The number of possible combinations between the amplification products of the MSP1 and MSP2 genes provides a highly distinctive method for the identification of different clones in the investigated samples (Babiker et al. 1997; Haddad et al. 1999). Among the isolates that were investigated in this study, multiplicity of infection was highest in the age group 3–5 years with allelic families of MSP1 (average 3.2 clones) and in the age group 6–10 years with MSP2 (average 2.5 clones) (Table 1). Multiplicity of infection appeared to decrease with age but unlike in other studies (Felger et al. 1999; Konate et al. 1999; Smith et al. 1999), this trend was statistically not significant. When comparing isolates from holo- and mesoendemic areas, 78 and 64% of the samples, respectively, contained multiple MSP1 and MSP2 genotypes, comparable with studies in Zimbabwe (Creasy et al. 1990), Senegal (Ntoumi et al. 1995) and Tanzania (Babiker et al. 1997). However, the differences between the holo- (MSP1: average 2.9 clones; MSP2: average two clones) and mesoendemic area (MSP1: average 2.5 clones; MSP2: average 2.2 clones) were not significant. Work by Konate et al. (1999) showed similar results from the holoendemic village in Dielmo (Senegal) with a multiplicity average of 2.8 clones with MSP1 and three clones with MSP2, while multiplicity of infection in the mesoendemic area of Ndiop (Senegal) with 1.5 clones (MSP1 and MSP2) was clearly lower than the mesoendemic area investigated in this study in Uganda. This might be because of increased and prolonged rainfalls during October–December 1997 in the Kabarole District of western Unganda, which in turn caused increased reporting of malaria cases in local health centres in January and February 1998 (Kilian et al. 1999). The higher number of multiple P. falciparum infection in the mesoendemic area could be a result of this rain pattern.

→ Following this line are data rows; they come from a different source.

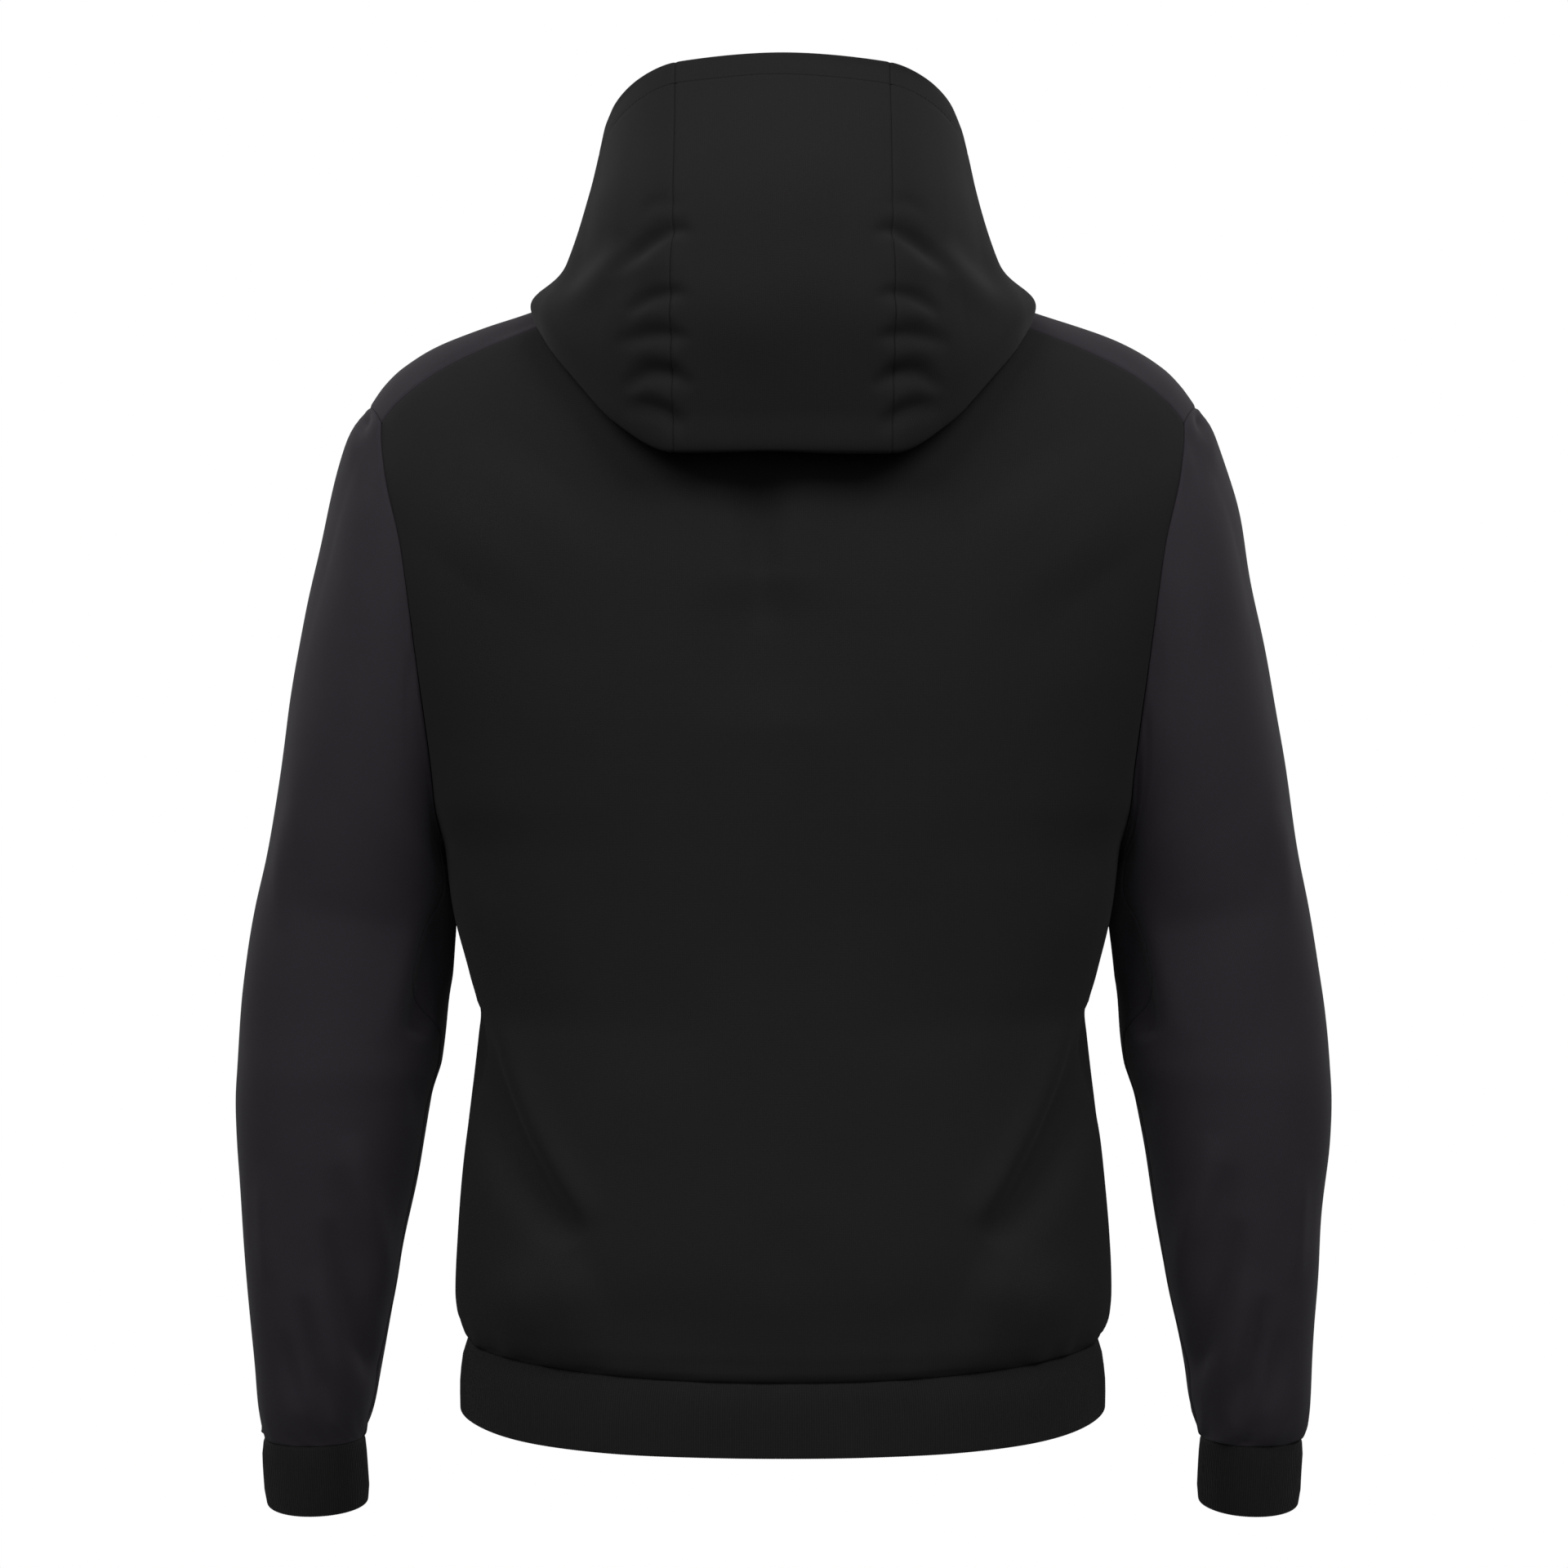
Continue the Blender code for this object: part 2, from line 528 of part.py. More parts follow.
def hem_band(loop):
    """Rings of the hem rib, hanging from the body's lower edge and a little wider below."""
    profile = table("along size", (0.0, 1.000), (0.25, 1.018), (0.65, 1.026), (1.0, 1.026))
    rings = []
    for along, size in zip(*profile.values()):
        ring = loop * np.array([size, size, 1.0])
        ring[:, 2] += (HEM_Z - ring[:, 2]) * along
        rings.append(ring)
    return np.array(rings)


def through_guides(guides, rows):
    """Smooth profiles through each column's guide points; rows counts the quads between guides."""
    gaps = np.linalg.norm(np.diff(guides, axis=0), axis=-1, keepdims=True)
    chords = np.diff(guides, axis=0) / gaps
    inner = (chords[:-1] * gaps[1:] + chords[1:] * gaps[:-1]) / (gaps[:-1] + gaps[1:])
    slopes = np.concatenate((chords[:1], inner, chords[-1:]))
    lines = []
    for k, count in enumerate(rows):
        t = np.linspace(0.0, 1.0, count + 1)[:-1, None, None]
        start = guides[k] * (1 + 2 * t) * (1 - t) ** 2 + guides[k + 1] * t ** 2 * (3 - 2 * t)
        bend = slopes[k] * t * (1 - t) ** 2 - slopes[k + 1] * t ** 2 * (1 - t)
        lines.append(start + gaps[k] * bend)
    return np.concatenate(lines + [guides[-1:]])


def left_hood(neck):
    """Half of the hood, rows from the neck seam over the lip to the rim, columns from the back."""
    way = np.concatenate(([0.0], np.cumsum(np.linalg.norm(np.diff(neck, axis=0), axis=1))))
    station = way / way[-1]

    def guide(rows):
        return np.stack([smooth(station, rows["station"], rows[axis]) for axis in "xyz"], axis=-1)

    fold = {key: smooth(station, HOOD_FOLD["station"], HOOD_FOLD[key])[:, None] for key in HOOD_FOLD}
    lip, middle, rim = guide(HOOD_LIP), guide(HOOD_MID), guide(HOOD_RIM)
    up, flat = np.array([0.0, 0.0, 1.0]), np.array([1.0, 1.0, 0.0])
    out = unit((lip - neck) * flat)
    crest = neck + unit(out + unit(neck * flat)) * fold["crest_out"] + up * fold["crest_up"]
    onward = unit(middle - crest) * (1 - fold["folded"])
    inside = lip + fold["radius"] * ((up - out) * fold["folded"] - onward)
    outside = lip + fold["radius"] * ((up + out) * fold["folded"] + onward)
    guides = np.stack((neck, crest, inside, lip, outside, middle, rim))
    guides[:, [0, -1], 0] = 0.0  # both ends stay on the middle plane
    return through_guides(guides, HOOD_ROWS)


def make_material(name):
    """A matt Principled material in one of the garment's colours."""
    colour, roughness = FINISHES[name]
    material = bpy.data.materials.new(name)
    material.use_nodes = True
    shader = material.node_tree.nodes["Principled BSDF"]
    shader.inputs["Base Color"].default_value = (*colour, 1.0)
    shader.inputs["Roughness"].default_value = roughness
    shader.inputs["Metallic"].default_value = 0.0
    return material


def add_body(back, front, shoulder, fleece, plum):
    """Back, front and shoulder panels; gives back the neck edge that the hood is sewn on."""
    grids = [both_halves(back), both_halves(front), shoulder, mirrored(shoulder)]
    normals = shared_normals(grids, upright_axis)
    for name, grid, normal, folds, material in (
        ("back_panel", grids[0], normals[0], BACK_FOLDS, fleece),
        ("front_panel", grids[1], normals[1], FRONT_FOLDS, fleece),
    ):
        height = fold_height(folds, np.abs(grid[..., 0]), grid[..., 2]) * seam_ease(grid)
        add_piece(name, grid + normal * height[..., None], normal, FLEECE_WALL, material)
    add_piece("shoulder_panel_left", grids[2], normals[2], FLEECE_WALL, plum)
    add_piece("shoulder_panel_right", grids[3], normals[3], FLEECE_WALL, plum)
    middle = NECK_QUADS + SHOULDER_QUADS
    lift = neck_edge(normals[0][:, middle:], normals[1][:, middle:], normals[2])
    return neck_edge(back, front, shoulder) + NECK_LIFT * lift


def add_sleeves(armhole, plum, rib):
    """Sleeves and cuffs on both sides."""
    sleeve = left_sleeve(armhole)
    normal = shared_normals([sleeve], ring_middles)[0]
    reach = np.arange(len(sleeve))[:, None, None]
    ease = np.clip(reach / SLEEVE_HEAD_EASE_QUADS, 0.0, 1.0)
    ease = ease * np.clip((len(sleeve) - 1 - reach) / CUFF_SEAM_EASE_QUADS, 0.0, 1.0)
    shaped = sleeve + (folded(sleeve, normal, SLEEVE_BACK_FOLDS, SLEEVE_FRONT_FOLDS) - sleeve) * ease
    cuff = left_cuff(sleeve[-1])
    cuff_normal = shared_normals([cuff], ring_middles)[0]
    flip = np.array([-1.0, 1.0, 1.0])
    for side, turn in (("left", np.ones(3)), ("right", flip)):
        add_piece(f"sleeve_{side}", shaped * turn, normal * turn, FLEECE_WALL, plum, tube=True)
        add_piece(f"cuff_{side}", cuff * turn, cuff_normal * turn, RIB_WALL, rib, tube=True)


def neck_edge(back, front, shoulder):
    """What the left half of the neck edge has, from the middle of the back to that of the front."""
    return np.concatenate((back[-1, :NECK_QUADS + 1], shoulder[1:, 0], front[-1, :NECK_QUADS][::-1]))


def add_hood(neck, fleece):
    """Centre and side panels of the hood on the neck edge."""
    hood = left_hood(neck)
    centre = both_halves(hood[:, :CENTRE_PANEL_QUADS + 1])
    side = hood[:, CENTRE_PANEL_QUADS:]
    grids = [centre, side, mirrored(side)]
    normals = shared_normals(grids, profile_middles)
    names = ("hood_centre", "hood_side_left", "hood_side_right")
    for name, grid, normal in zip(names, grids, normals):
        add_piece(name, folded(grid, normal, HOOD_FOLDS, HOOD_FRONT_FOLDS), normal, FLEECE_WALL, fleece)


def main():
    """Clear the scene and build the hoodie's pieces."""
    for old in list(bpy.data.objects):
        bpy.data.objects.remove(old)
    collection = bpy.data.collections.new(COLLECTION)
    bpy.context.scene.collection.children.link(collection)
    fleece, plum, rib = (make_material(name) for name in FINISHES)
    back, front = body_panel(1.0), body_panel(-1.0)
    shoulder = shoulder_panel(back, front)
    add_hood(add_body(back, front, shoulder, fleece, plum), fleece)
    add_sleeves(armhole_loop(back, front, shoulder), plum, rib)
    band = hem_band(hem_ring(back, front))
    band_normal = shared_normals([band], upright_axis)[0]
    add_piece("hem_rib", band, band_normal, RIB_WALL, rib, tube=True)


main()
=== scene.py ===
"""Looks of the pullover hoodie: fine cloth with its creases, gathers, ribs and sewing.

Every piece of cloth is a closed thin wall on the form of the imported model's node that it replaces,
worked out on a grid of two parameters. Units are metres, but the tables give lengths in
millimetres. +Z is up, the front faces -Y, the wearer's left is +X, the origin is the neck's middle.
"""

import logging
import math
from dataclasses import dataclass, replace
from enum import Enum

import bpy
import numpy as np
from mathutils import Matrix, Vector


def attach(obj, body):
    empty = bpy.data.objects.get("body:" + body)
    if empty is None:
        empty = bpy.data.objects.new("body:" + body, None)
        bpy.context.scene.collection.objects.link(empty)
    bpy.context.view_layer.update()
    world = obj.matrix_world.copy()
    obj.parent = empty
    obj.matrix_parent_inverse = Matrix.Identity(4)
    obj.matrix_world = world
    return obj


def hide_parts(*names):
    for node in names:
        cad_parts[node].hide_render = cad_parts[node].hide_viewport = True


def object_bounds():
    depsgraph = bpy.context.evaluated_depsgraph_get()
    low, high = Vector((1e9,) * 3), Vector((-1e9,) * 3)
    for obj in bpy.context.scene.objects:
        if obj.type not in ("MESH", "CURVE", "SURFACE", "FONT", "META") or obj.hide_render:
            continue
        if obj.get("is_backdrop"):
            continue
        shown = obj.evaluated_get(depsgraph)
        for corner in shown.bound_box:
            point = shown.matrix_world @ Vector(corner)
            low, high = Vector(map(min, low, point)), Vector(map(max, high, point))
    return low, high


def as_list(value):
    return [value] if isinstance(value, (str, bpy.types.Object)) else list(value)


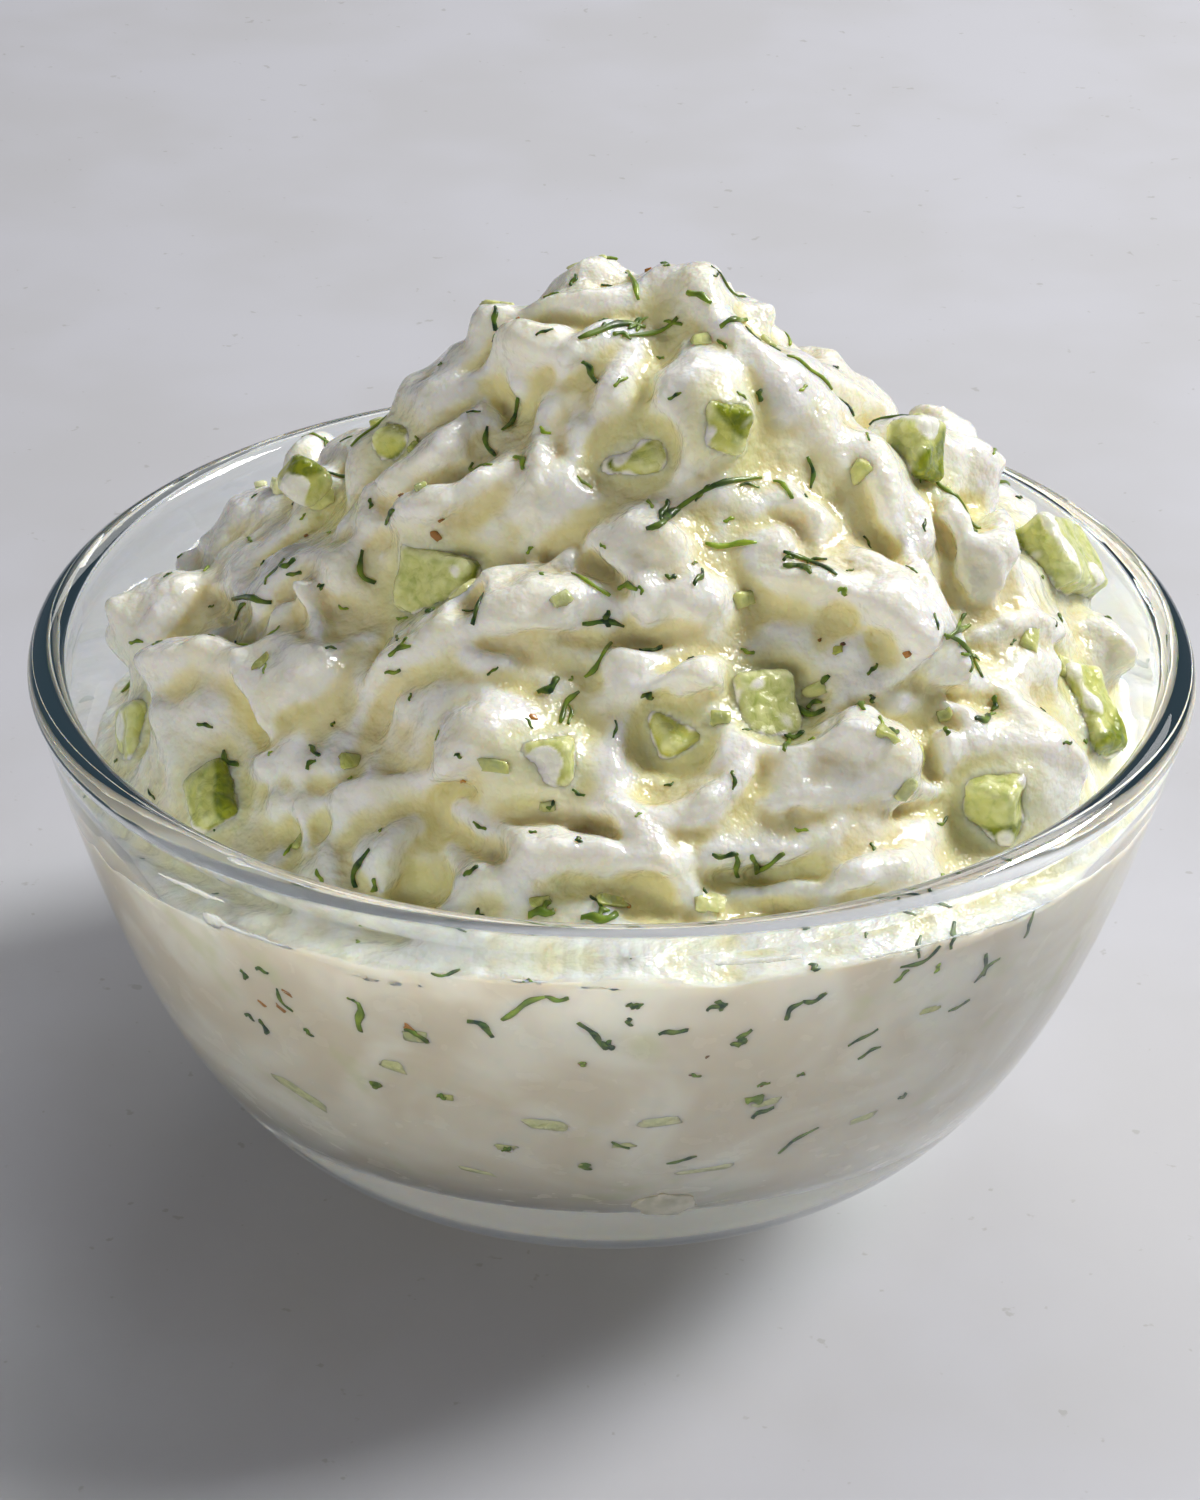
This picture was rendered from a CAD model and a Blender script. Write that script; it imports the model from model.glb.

Multiplicity of infection of MSP1 and particulary of MSP2 was positively correlated to parasite density in most age groups (Fig. 2). Studies from Tanzania reported a similar correlation between multiplicity of infection and parasite density across age groups (Beck et al. 1997; Felger et al. 1999; Smith et al. 1999).
Parasite genotyping is an established tool in molecular epidemiology and enables researchers to gain more understanding of premunition in P. falciparum. But we need more studies to elucidate the dynamics of transmission of multiple infections and about the potential of genetic recombination and the distribution of genetic traits such as drug resistance.
This work was supported in part by Friedrich Baur Stiftung, Förderprogramm für Forschung und Lehre der Medizinischen Fakultät der Universität München, and the Gesellschaft für Technische Zusammenarbeit (GTZ). Gabriele Peyerl-Hoffmann is supported by the Democh Maurmeier Stiftung. We thank all villagers and village health workers for their assistance.